In that sense, A123’s bankruptcy is simply a fire-sale opportunity for consolidation into a growing industry, whether under domestic or foreign ownership. Johnson Controls got its own $299 million DOE advanced manufacturing grant in 2009 to build domestic manufacturing capacity for hybrid and electric vehicle batteries, and will be keeping jobs and intellectual property in the country if it takes over A123’s automotive business.

That means that federal investment into A123 -- and Johnson Controls, for that matter -- will be achieving its goals of creating jobs and fostering domestic technology innovation, the Information Technology and Innovation Foundation, a nonprofit founded and chaired by former Republican lawmakers, noted in a Tuesday statement.

“Through critical public investments in battery innovation by ARPA-E and DOE investments in next-generation battery manufacturing, the U.S. battery industry has made significant technological progress in a few short years,” the group noted. “And as shown by Johnson Controls purchase of A123’s manufacturing plants and technologies, it’s helped spur very promising technologies that U.S. industries will continue to use and build on.”

Whether or not U.S. manufacturing plants can compete on costs with Asian rivals is another question.

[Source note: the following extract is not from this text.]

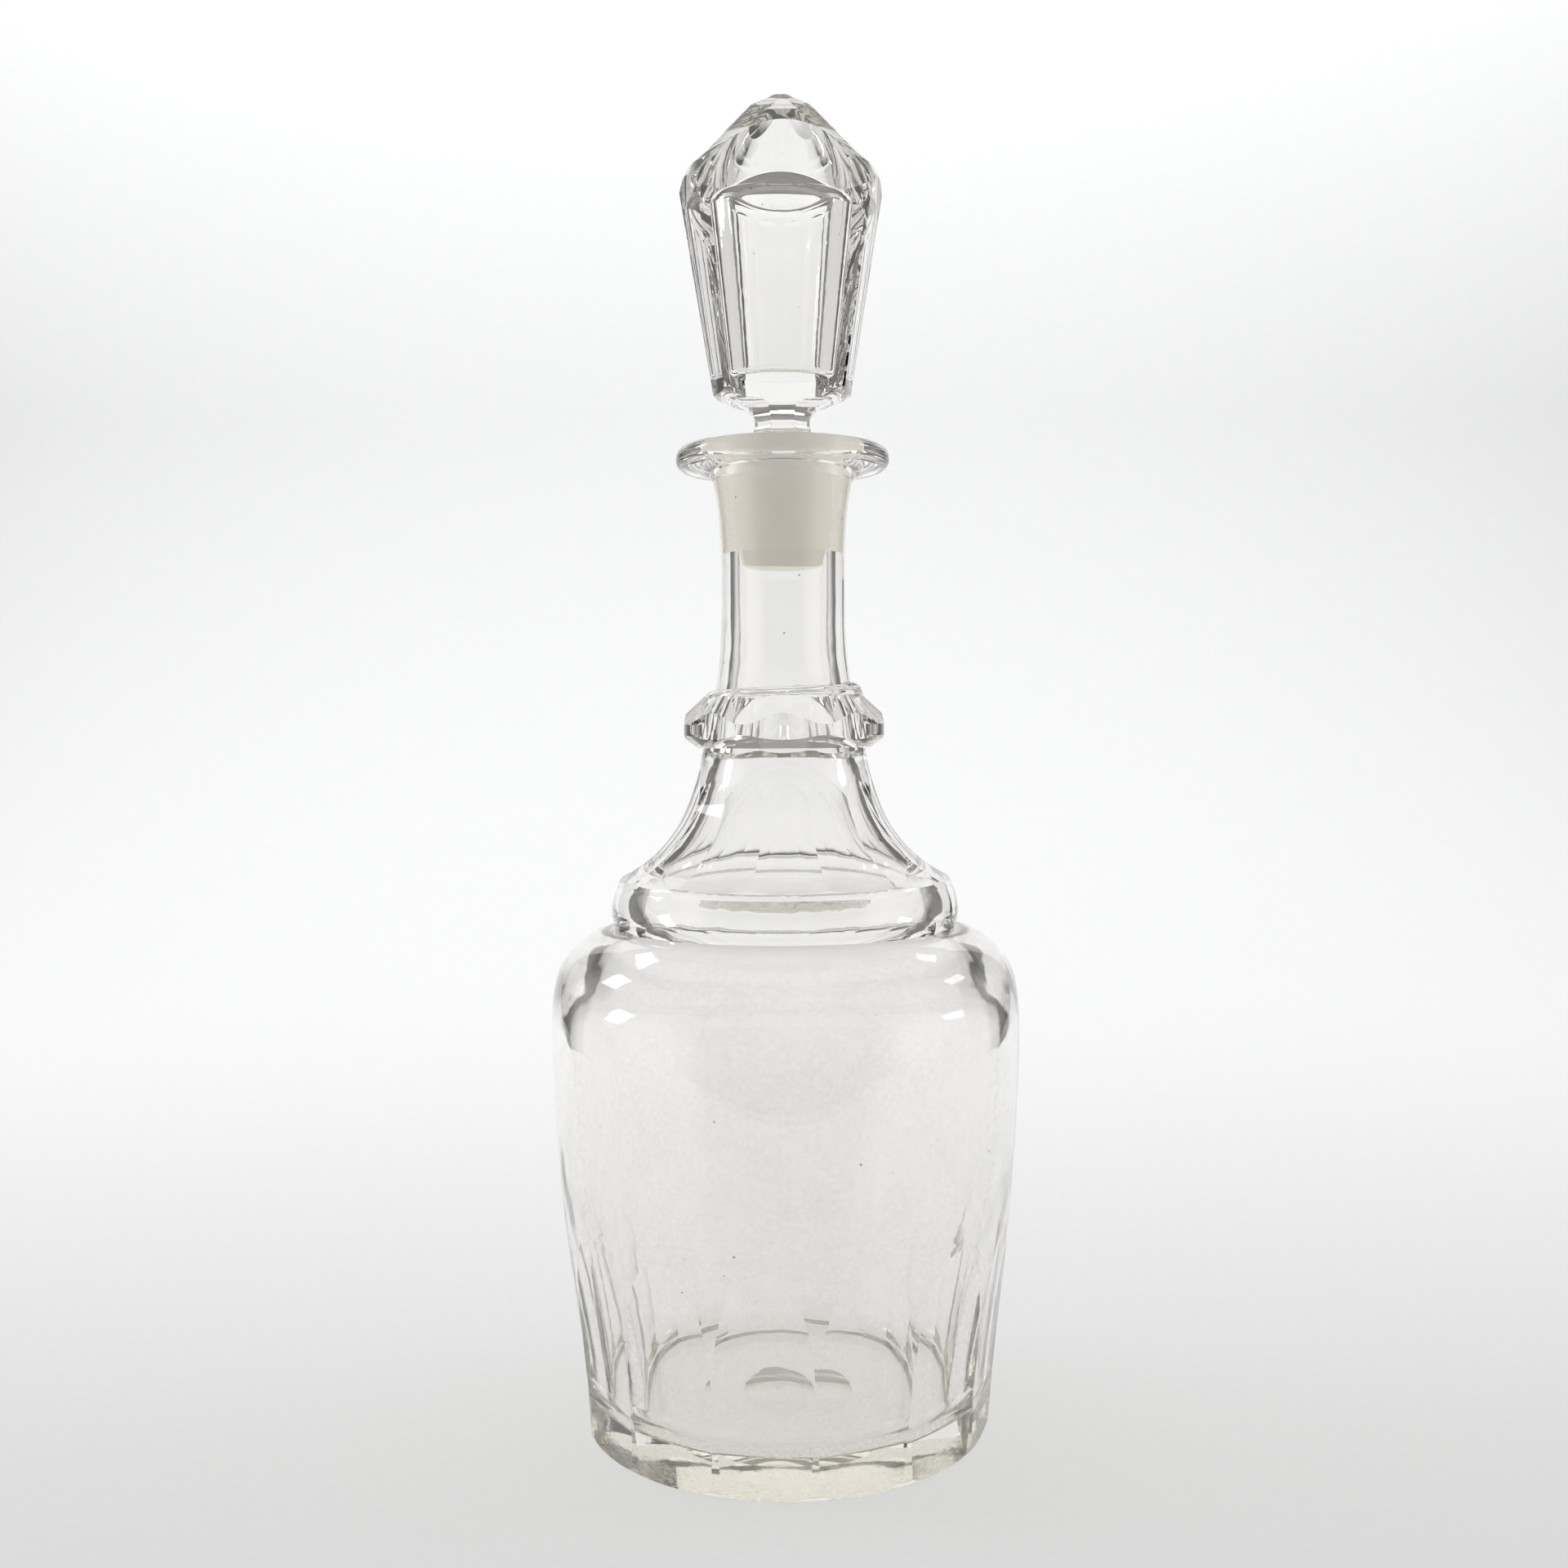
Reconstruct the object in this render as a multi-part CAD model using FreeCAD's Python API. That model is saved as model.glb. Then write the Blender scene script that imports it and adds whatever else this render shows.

Both A123 and rival lithium-ion battery maker Boston-Power have turned to building batteries in China with partners, both for low production costs and to serve China’s future market for electric vehicles.

Meanwhile, the fate of A123’s significant grid-scale battery business -- some 24 percent of its revenues came from grid storage partner AES, according to bankruptcy filings -- and other parts of the company remains unclear. Indeed, other bidders may emerge to challenge Johnson Controls for A123’s automotive battery business, which includes plants in Livonia and Romulus, Mich., a factory in China and its stake in a joint venture with Shanghai Automotive.